- [Material provided]
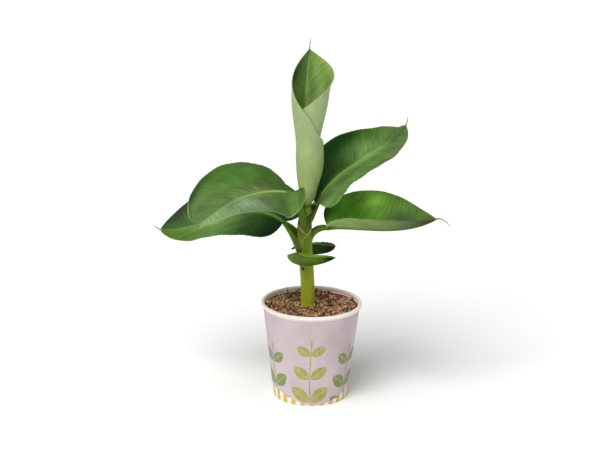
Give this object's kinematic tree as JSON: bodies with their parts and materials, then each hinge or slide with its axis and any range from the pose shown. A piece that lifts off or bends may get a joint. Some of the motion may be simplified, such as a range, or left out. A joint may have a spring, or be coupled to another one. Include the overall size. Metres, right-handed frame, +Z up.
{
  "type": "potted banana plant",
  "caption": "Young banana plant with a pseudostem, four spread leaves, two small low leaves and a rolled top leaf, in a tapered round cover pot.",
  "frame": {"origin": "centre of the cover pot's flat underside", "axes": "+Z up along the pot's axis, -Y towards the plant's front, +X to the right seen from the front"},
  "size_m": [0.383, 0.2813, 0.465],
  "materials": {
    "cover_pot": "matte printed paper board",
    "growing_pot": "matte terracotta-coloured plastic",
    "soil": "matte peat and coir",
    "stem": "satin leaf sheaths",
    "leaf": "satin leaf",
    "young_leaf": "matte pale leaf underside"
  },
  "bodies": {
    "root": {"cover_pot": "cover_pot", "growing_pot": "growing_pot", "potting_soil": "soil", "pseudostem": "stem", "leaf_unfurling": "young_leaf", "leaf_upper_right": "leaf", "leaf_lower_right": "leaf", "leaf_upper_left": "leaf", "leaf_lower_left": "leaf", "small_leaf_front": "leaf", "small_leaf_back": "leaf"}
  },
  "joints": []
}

- [Written task]
Set every line of the listing down word for word.

- [Task answer]
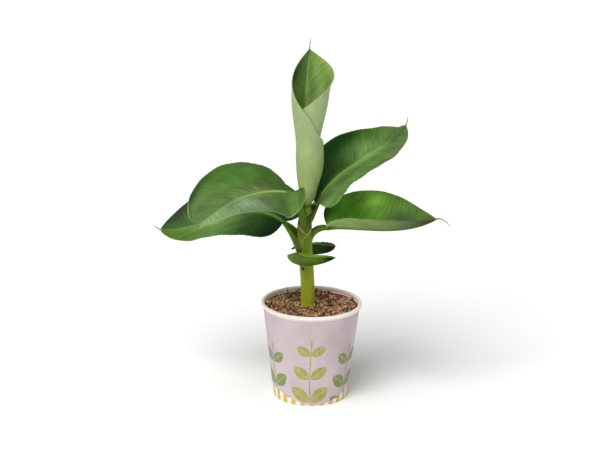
Give this object's kinematic tree as JSON: bodies with their parts and materials, then each hinge or slide with its axis and any range from the pose shown. A piece that lifts off or bends may get a joint. Some of the motion may be simplified, such as a range, or left out. A joint may have a spring, or be coupled to another one. Include the overall size. Metres, right-handed frame, +Z up.
{
  "type": "potted banana plant",
  "caption": "Young banana plant with a pseudostem, four spread leaves, two small low leaves and a rolled top leaf, in a tapered round cover pot.",
  "frame": {"origin": "centre of the cover pot's flat underside", "axes": "+Z up along the pot's axis, -Y towards the plant's front, +X to the right seen from the front"},
  "size_m": [0.383, 0.2813, 0.465],
  "materials": {
    "cover_pot": "matte printed paper board",
    "growing_pot": "matte terracotta-coloured plastic",
    "soil": "matte peat and coir",
    "stem": "satin leaf sheaths",
    "leaf": "satin leaf",
    "young_leaf": "matte pale leaf underside"
  },
  "bodies": {
    "root": {"cover_pot": "cover_pot", "growing_pot": "growing_pot", "potting_soil": "soil", "pseudostem": "stem", "leaf_unfurling": "young_leaf", "leaf_upper_right": "leaf", "leaf_lower_right": "leaf", "leaf_upper_left": "leaf", "leaf_lower_left": "leaf", "small_leaf_front": "leaf", "small_leaf_back": "leaf"}
  },
  "joints": []
}